State and Federal Politicians Support Growing Calls for Australian Aid for Armenians of Artsakh

SYDNEY & CANBERRA: The New South Wales Parliament’s Australia-Armenia Parliamentary Friendship Group has joined growing calls from Federal Australian parliamentarians for the Australian Government to provide emergency humanitarian aid to assist the displaced, injured and captured Armenians from the 2020 Nagorno Karabakh War.

The Armenian National Committee of Australia (ANC-AU) has revealed its recent meetings with Federal and New South Wales state legislators have resulted in bipartisan representations being made to Australia’s Foreign Minister Marise Payne, supporting the peak Armenian-Australian public affairs body’s request for aid through humanitarian organisations on the ground, like the International Committee of the Red Cross (ICRC).

“We are encouraged that so many in the Federal and New South Parliaments recognise the importance of Australia to assist the refugees of the Republic of Artsakh, who are displaced or in captivity following Azerbaijan’s military occupation of their ancestral homes,” said ANC-AU Executive Director, Haig Kayserian.

Most recently a letter co-signed by the Chair and Vice-Chair of the NSW Australia-Armenia Parliamentary Friendship Group, Speaker Jonathan O’Dea MP and Walt Secord MLC declared “strong support for the request for humanitarian aid for the Armenians displaced from their homes in Artsakh”.

Similarly, a group of Federal Members of Parliament and Senators have made representations to Minister Payne echoing these calls for material support.

“We applauded our Government’s provision of aid to Lebanon following the Beirut Blast in August 2020, and are looking forward to a continued manifestation of the Australian values that led to that assistance,” Kayserian added.

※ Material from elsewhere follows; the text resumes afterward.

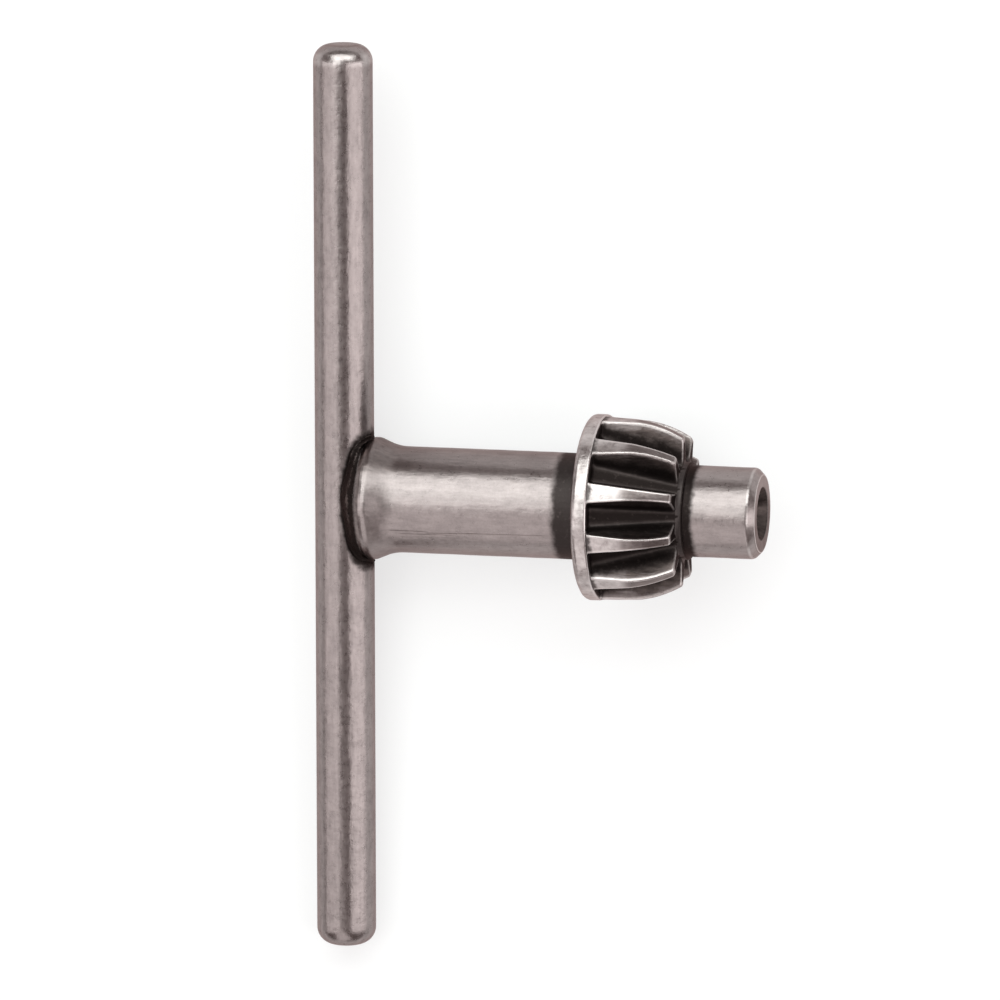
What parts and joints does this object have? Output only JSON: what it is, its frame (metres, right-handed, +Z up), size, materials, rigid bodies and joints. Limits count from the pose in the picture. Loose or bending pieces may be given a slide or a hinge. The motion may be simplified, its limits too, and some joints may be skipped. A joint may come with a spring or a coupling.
{
  "type": "drill chuck key",
  "caption": "Hand key for tightening a geared drill chuck: a turned steel body with a bevelled pinion and a plain pilot, welded across a straight round handle.",
  "frame": {"origin": "middle of the key's box at its bottom, on the surface that the key lies on", "axes": "+Y along the handle, +X from the handle towards the pilot, +Z up from the surface; the body's axis rises 8 degrees towards the pilot and the handle's +Y end is 3.5 degrees up"},
  "size_m": [0.0304, 0.06, 0.0122],
  "materials": {
    "body_steel": "tumbled, with dark oxide left between the teeth and in the corners",
    "handle_steel": "drawn and tumbled, slightly mottled",
    "weld_metal": "rough as welded, blackened"
  },
  "bodies": {
    "root": {"key_body": "body_steel", "handle_bar": "handle_steel", "weld_bead": "weld_metal"}
  },
  "joints": []
}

“After all, Australians were at the forefront in providing relief to Armenian Genocide survivors in 1915, when then-Prime Minister Billy Hughes provided free freight via the Commonwealth Steamers for the goods collected by the relief committees.”

On the 27th September 2020, Azerbaijani forces launched large-scale air and artillery strikes along their entire line-of-contact with the Republic of Artsakh (Nagorno Karabakh), a self-determined state made up of indigenous Armenians in the South Caucasus. This war escalated over the ensuing months to include non-stop shelling of Stepanakert, Artsakh’s capital of 50,000 civilians, as well as many other civilian populated villages.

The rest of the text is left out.